SAUDI ARABIA warned that during consolidation care must be taken not to dilute or delete proposals. The G-77/CHINA, SAUDI ARABIA, BOLIVIA and SUDAN proposed including attributions in the text. Chair Zammit Cutajar noted original instructions to him in preparing the text not to attribute proposals and noted that, when consolidating text, attribution becomes more difficult. He said these issues could be discussed during the evening’s informal meeting.
On the text’s structure, Chair Zammit Cutajar noted that some questions are political and conceptual, while others relate to placement of text and other structural issues. INDIA stressed fundamental differences concerning mitigation under paragraphs 1(b)(i) and 1(b)(ii), and, with the PHILIPPINES, highlighted that MRV is also different under these paragraphs. Chair Zammit Cuatajar said this could be considered under mitigation. He identified placement of provisions on finance and technology as an issue requiring consideration. The G-77/CHINA expressed preference for keeping provisions on the means of implementation in the relevant substantive chapters rather than in the finance chapter.
On institutional arrangements, Chair Zammit Cutajar indicated that he had requested the Secretariat to create a matrix of institutional arrangements and their functions related to adaptation. He explained the aim to compare different proposals to facilitate discussions and said similar matrices will be produced on other elements by Bangkok. CANADA proposed including existing institutions. Barbados, for AOSIS, supported by SAUDI ARABIA, stressed that the matrices should only be used to help negotiations rather than eliminate proposals. The G-77/CHINA highlighted that attributions would be useful also for considering the matrix.
AWG-lca infOrmal GROUPS
ADAPTATION: In the morning and afternoon, Thomas Kolly (Switzerland) and William Agyemang-Bonsu (Ghana) facilitated the informal group on adaptation. They highlighted the aim of consolidating the text, and in the afternoon, they presented an example of consolidated text. Many parties said this was a useful exercise, while some noted that specific proposals had been left out.

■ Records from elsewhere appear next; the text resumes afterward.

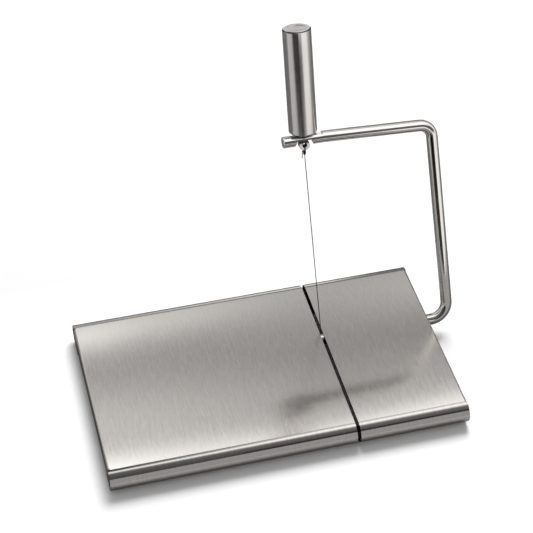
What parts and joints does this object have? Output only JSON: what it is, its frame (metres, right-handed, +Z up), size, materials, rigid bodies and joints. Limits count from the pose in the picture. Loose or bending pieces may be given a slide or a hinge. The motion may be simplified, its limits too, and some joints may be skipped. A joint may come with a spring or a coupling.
{
  "type": "wire cheese slicer",
  "caption": "Steel board with rolled edges and a slot, and a pivoted bent-rod arm that swings a taut cutting wire down under a round upright grip.",
  "frame": {"origin": "on the plane that the feet stand on, under the middle of the whole slicer's box with the arm up", "axes": "+X along the board towards the arm's riser, +Y to the rear edge, towards which the arm leans, +Z up"},
  "size_m": [0.2646, 0.1806, 0.2258],
  "materials": {
    "brushed_sheet": "brushed across the board's depth",
    "bracket_sheet": "mill finish",
    "bush_plastic": "natural nylon",
    "foot_rubber": "matt",
    "polished_rod": "polished",
    "pin_steel": "bright",
    "drawn_wire": "drawn",
    "satin_grip": "satin, brushed round the grip",
    "turned_cap": "turned, with fine rings",
    "plug_steel": "turned",
    "eye_steel": "bright"
  },
  "bodies": {
    "base": {"board_plate": "brushed_sheet", "pivot_bracket_left": "bracket_sheet", "pivot_bracket_right": "bracket_sheet", "pivot_bush_left": "bush_plastic", "pivot_bush_right": "bush_plastic", "foot_front_left": "foot_rubber", "foot_front_right": "foot_rubber", "foot_rear_left": "foot_rubber", "foot_rear_right": "foot_rubber"},
    "arm": {"arm_rod": "polished_rod", "stop_pin_left": "pin_steel", "stop_pin_right": "pin_steel", "cutting_wire": "drawn_wire", "wire_ferrule": "pin_steel", "handle_washer": "pin_steel"},
    "grip": {"handle_tube": "satin_grip", "handle_cap": "turned_cap", "handle_insert": "plug_steel"},
    "eye": {"eyebolt": "eye_steel"}
  },
  "joints": [
    {"name": "arm_swing", "type": "hinge", "parent": "base", "child": "arm", "pos_m": [0.0354, 0.00333, 0.0123], "axis": [1, 0, 0], "range_deg": [0, 110.5]},
    {"name": "handle_turn", "type": "hinge", "parent": "arm", "child": "grip", "pos_m": [0.0354, 0.05946, 0.14781], "axis": [0, 0.2773, 0.9608], "range_deg": [0, 540]},
    {"name": "eyebolt_slide", "type": "slide", "parent": "arm", "child": "eye", "axis": [0, 0.2773, 0.9608], "range_m": [-0.00105, 0]}
  ],
  "couplings": [
    {"joint": "eyebolt_slide", "follows": "handle_turn", "m_per_rad": -0.00011141}
  ]
}
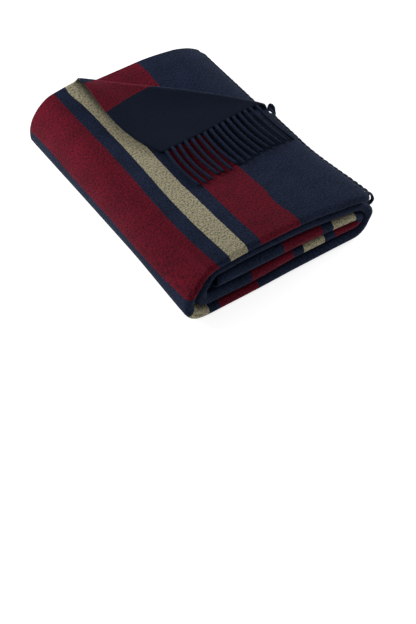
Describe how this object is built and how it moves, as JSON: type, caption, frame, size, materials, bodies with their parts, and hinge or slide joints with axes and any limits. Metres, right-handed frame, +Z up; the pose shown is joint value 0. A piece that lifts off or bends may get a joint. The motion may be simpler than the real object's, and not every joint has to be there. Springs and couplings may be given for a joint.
{
  "type": "folded fringed wool throw blanket",
  "caption": "Felted wool throw in navy with burgundy and beige stripes, folded and rolled flat, with one corner of its fringed end turned over on top.",
  "frame": {"origin": "centre of the bottom of the folded stack's box, on the surface it lies on", "axes": "+X across the stripes, from the rolled spine to the fringed side; +Y along the stripes, from the front folds to the back; +Z up"},
  "size_m": [0.3422, 0.4434, 0.1092],
  "materials": {
    "striped_wool": "felted navy wool with burgundy and flecked beige cross stripes",
    "fringe_yarn": "twisted navy wool strands"
  },
  "bodies": {
    "root": {"blanket_cloth": "striped_wool", "fringe_outer": "fringe_yarn", "fringe_inner": "fringe_yarn"}
  },
  "joints": []
}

During the discussion in the morning and afternoon, several parties called for a flexible adaptation framework, with many developing countries supporting retaining the current structure and subsections. The Maldives, for the G-77/CHINA, called for equal treatment of mitigation and adaptation, scaling up of funding, and adequate and predictable financial resources. The Cook Islands, for AOSIS, supported a mechanism for facilitating and coordinating developing country access to financing.
Australia, for the UMBRELLA GROUP, noted areas of potential convergence, stressing, inter alia the importance of adaptation for all parties and aggressive mitigation to avoid increasing the adaptation burden. She said adaptation should be based on sound science, use traditional knowledge, respond to local needs and include a range of stakeholders, including women. With CANADA, JAPAN and the EU, she emphasized that adaptation should be country-driven and that priority should be given to the most vulnerable. On areas needing more work, the UMBRELLA GROUP discussed a possible role for the Convention to facilitate and catalyze activities, through, inter alia, sharing of best practices and information. She said financing must come from multiple sources and be effective, efficient and accountable, and, with the EU and others, urged scaling up of support.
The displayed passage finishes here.